* _Request_
Extract from the entries below, exactly as given, only the lines from the line containing "The three.js and" to the line containing "return np.linalg.norm(p - a", both lines included.

--- Dataset rows ---

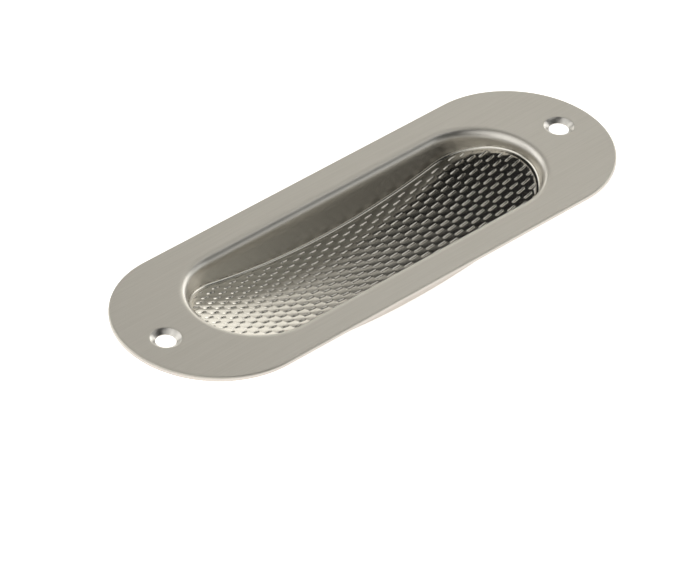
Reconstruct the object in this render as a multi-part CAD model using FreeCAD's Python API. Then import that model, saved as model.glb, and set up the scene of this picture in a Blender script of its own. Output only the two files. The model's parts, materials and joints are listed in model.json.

---
--- Dataset rows ---

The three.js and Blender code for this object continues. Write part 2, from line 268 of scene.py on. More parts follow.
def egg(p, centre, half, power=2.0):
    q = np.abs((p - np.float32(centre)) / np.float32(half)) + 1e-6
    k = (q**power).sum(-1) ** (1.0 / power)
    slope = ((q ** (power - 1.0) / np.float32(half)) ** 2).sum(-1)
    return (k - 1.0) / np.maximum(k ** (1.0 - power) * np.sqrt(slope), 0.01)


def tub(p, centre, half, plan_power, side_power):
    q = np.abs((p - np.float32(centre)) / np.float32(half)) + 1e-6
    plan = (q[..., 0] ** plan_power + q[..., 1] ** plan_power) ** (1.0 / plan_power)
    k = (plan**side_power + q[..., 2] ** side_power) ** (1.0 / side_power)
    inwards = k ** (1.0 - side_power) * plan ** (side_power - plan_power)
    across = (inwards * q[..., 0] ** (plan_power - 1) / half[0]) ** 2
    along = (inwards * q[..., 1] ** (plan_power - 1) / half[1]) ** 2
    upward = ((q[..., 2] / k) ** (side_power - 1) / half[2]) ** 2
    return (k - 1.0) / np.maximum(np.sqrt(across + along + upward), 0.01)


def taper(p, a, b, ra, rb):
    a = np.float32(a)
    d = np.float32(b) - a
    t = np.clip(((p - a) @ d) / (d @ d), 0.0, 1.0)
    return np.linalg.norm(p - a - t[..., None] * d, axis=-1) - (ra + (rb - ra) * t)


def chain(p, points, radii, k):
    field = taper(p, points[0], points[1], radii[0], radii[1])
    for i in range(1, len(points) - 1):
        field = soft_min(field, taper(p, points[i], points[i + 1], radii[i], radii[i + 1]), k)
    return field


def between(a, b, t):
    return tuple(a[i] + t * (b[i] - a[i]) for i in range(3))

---
--- Dataset rows ---

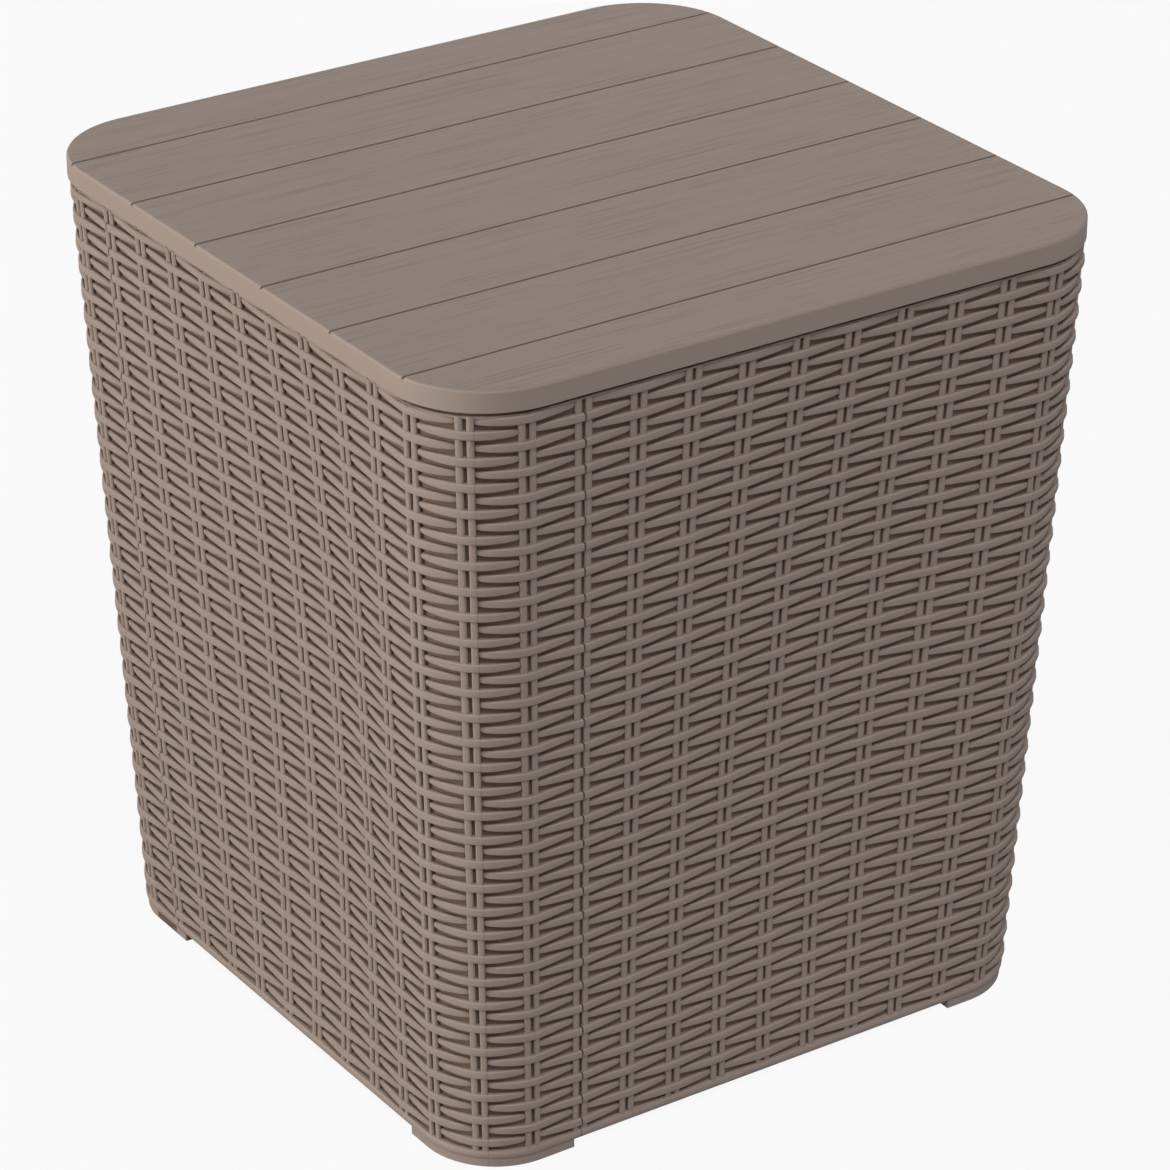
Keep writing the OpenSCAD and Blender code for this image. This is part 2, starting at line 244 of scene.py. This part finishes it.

---

* _Solved problem_
The three.js and Blender code for this object continues. Write part 2, from line 268 of scene.py on. More parts follow.
def egg(p, centre, half, power=2.0):
    q = np.abs((p - np.float32(centre)) / np.float32(half)) + 1e-6
    k = (q**power).sum(-1) ** (1.0 / power)
    slope = ((q ** (power - 1.0) / np.float32(half)) ** 2).sum(-1)
    return (k - 1.0) / np.maximum(k ** (1.0 - power) * np.sqrt(slope), 0.01)


def tub(p, centre, half, plan_power, side_power):
    q = np.abs((p - np.float32(centre)) / np.float32(half)) + 1e-6
    plan = (q[..., 0] ** plan_power + q[..., 1] ** plan_power) ** (1.0 / plan_power)
    k = (plan**side_power + q[..., 2] ** side_power) ** (1.0 / side_power)
    inwards = k ** (1.0 - side_power) * plan ** (side_power - plan_power)
    across = (inwards * q[..., 0] ** (plan_power - 1) / half[0]) ** 2
    along = (inwards * q[..., 1] ** (plan_power - 1) / half[1]) ** 2
    upward = ((q[..., 2] / k) ** (side_power - 1) / half[2]) ** 2
    return (k - 1.0) / np.maximum(np.sqrt(across + along + upward), 0.01)


def taper(p, a, b, ra, rb):
    a = np.float32(a)
    d = np.float32(b) - a
    t = np.clip(((p - a) @ d) / (d @ d), 0.0, 1.0)
    return np.linalg.norm(p - a - t[..., None] * d, axis=-1) - (ra + (rb - ra) * t)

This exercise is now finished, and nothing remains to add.